> _What is being asked_
Please return the full listing below without altering anything.

+-------+

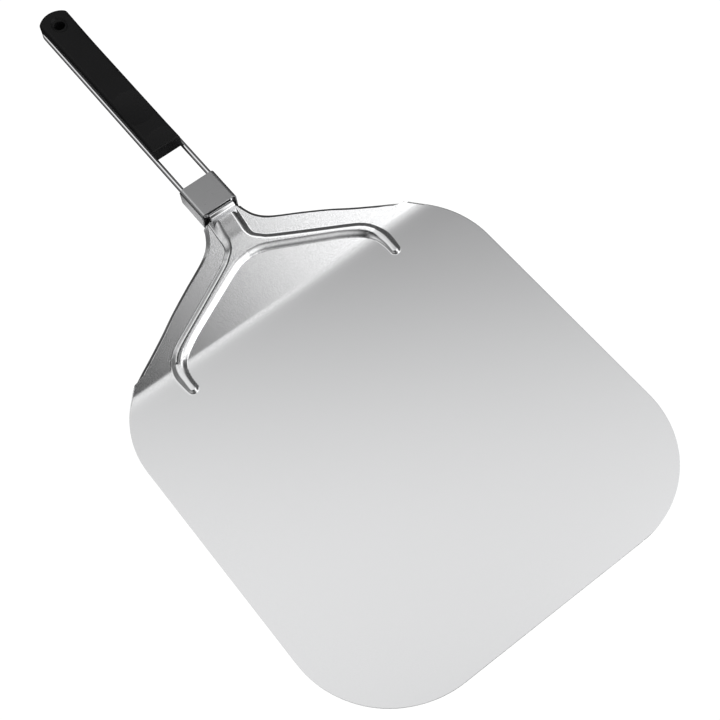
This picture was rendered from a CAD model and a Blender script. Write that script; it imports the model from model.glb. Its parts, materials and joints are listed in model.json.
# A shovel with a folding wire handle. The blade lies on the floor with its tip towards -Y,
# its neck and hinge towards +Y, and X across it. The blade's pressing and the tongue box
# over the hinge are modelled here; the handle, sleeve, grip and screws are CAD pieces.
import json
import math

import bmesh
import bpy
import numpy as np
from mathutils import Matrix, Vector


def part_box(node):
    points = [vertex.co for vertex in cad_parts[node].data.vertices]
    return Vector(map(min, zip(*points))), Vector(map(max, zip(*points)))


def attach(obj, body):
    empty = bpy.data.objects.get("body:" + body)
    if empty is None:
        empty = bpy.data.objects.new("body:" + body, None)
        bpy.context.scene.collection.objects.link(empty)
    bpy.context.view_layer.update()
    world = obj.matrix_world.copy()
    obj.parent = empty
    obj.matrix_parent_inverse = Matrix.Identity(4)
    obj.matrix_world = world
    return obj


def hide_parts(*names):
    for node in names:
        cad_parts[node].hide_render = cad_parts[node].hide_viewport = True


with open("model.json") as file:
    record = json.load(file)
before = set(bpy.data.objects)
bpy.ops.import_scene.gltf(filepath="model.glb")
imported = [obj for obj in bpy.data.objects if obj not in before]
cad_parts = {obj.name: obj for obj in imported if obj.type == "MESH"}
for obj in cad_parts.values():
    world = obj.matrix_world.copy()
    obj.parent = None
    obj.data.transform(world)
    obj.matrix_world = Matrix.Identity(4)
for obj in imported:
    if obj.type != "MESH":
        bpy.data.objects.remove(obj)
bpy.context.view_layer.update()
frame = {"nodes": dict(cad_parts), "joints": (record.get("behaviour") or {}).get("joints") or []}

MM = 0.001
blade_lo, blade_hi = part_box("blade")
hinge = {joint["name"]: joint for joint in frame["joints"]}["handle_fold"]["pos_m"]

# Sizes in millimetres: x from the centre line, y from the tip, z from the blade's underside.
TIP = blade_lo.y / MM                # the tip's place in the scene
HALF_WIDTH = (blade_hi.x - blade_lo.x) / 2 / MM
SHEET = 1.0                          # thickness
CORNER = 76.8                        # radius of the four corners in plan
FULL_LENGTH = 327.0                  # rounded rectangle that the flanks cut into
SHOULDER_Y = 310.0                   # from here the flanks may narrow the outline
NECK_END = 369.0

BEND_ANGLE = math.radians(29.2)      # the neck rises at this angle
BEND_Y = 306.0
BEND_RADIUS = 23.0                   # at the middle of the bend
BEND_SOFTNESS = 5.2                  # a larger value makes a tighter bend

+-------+

> _Written solution_
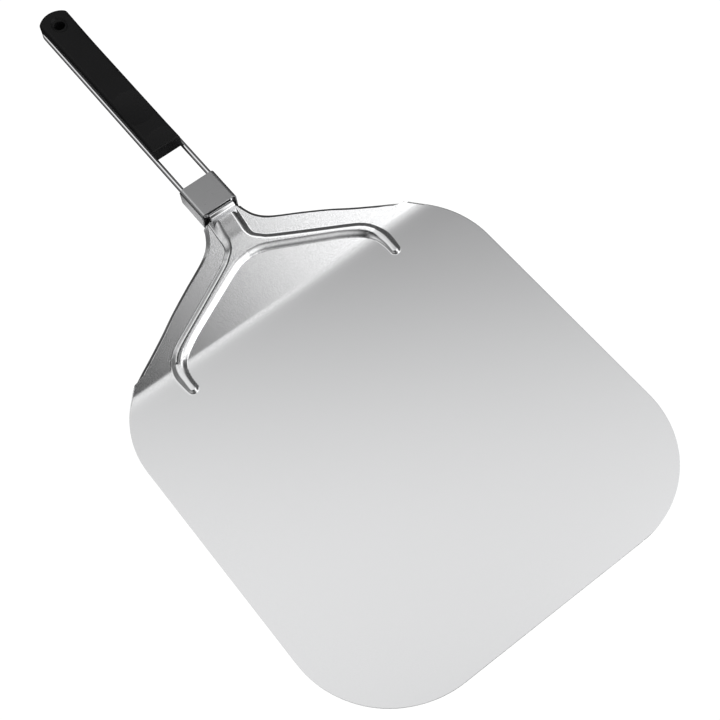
This picture was rendered from a CAD model and a Blender script. Write that script; it imports the model from model.glb. Its parts, materials and joints are listed in model.json.
# A shovel with a folding wire handle. The blade lies on the floor with its tip towards -Y,
# its neck and hinge towards +Y, and X across it. The blade's pressing and the tongue box
# over the hinge are modelled here; the handle, sleeve, grip and screws are CAD pieces.
import json
import math

import bmesh
import bpy
import numpy as np
from mathutils import Matrix, Vector


def part_box(node):
    points = [vertex.co for vertex in cad_parts[node].data.vertices]
    return Vector(map(min, zip(*points))), Vector(map(max, zip(*points)))


def attach(obj, body):
    empty = bpy.data.objects.get("body:" + body)
    if empty is None:
        empty = bpy.data.objects.new("body:" + body, None)
        bpy.context.scene.collection.objects.link(empty)
    bpy.context.view_layer.update()
    world = obj.matrix_world.copy()
    obj.parent = empty
    obj.matrix_parent_inverse = Matrix.Identity(4)
    obj.matrix_world = world
    return obj


def hide_parts(*names):
    for node in names:
        cad_parts[node].hide_render = cad_parts[node].hide_viewport = True


with open("model.json") as file:
    record = json.load(file)
before = set(bpy.data.objects)
bpy.ops.import_scene.gltf(filepath="model.glb")
imported = [obj for obj in bpy.data.objects if obj not in before]
cad_parts = {obj.name: obj for obj in imported if obj.type == "MESH"}
for obj in cad_parts.values():
    world = obj.matrix_world.copy()
    obj.parent = None
    obj.data.transform(world)
    obj.matrix_world = Matrix.Identity(4)
for obj in imported:
    if obj.type != "MESH":
        bpy.data.objects.remove(obj)
bpy.context.view_layer.update()
frame = {"nodes": dict(cad_parts), "joints": (record.get("behaviour") or {}).get("joints") or []}

MM = 0.001
blade_lo, blade_hi = part_box("blade")
hinge = {joint["name"]: joint for joint in frame["joints"]}["handle_fold"]["pos_m"]

# Sizes in millimetres: x from the centre line, y from the tip, z from the blade's underside.
TIP = blade_lo.y / MM                # the tip's place in the scene
HALF_WIDTH = (blade_hi.x - blade_lo.x) / 2 / MM
SHEET = 1.0                          # thickness
CORNER = 76.8                        # radius of the four corners in plan
FULL_LENGTH = 327.0                  # rounded rectangle that the flanks cut into
SHOULDER_Y = 310.0                   # from here the flanks may narrow the outline
NECK_END = 369.0

BEND_ANGLE = math.radians(29.2)      # the neck rises at this angle
BEND_Y = 306.0
BEND_RADIUS = 23.0                   # at the middle of the bend
BEND_SOFTNESS = 5.2                  # a larger value makes a tighter bend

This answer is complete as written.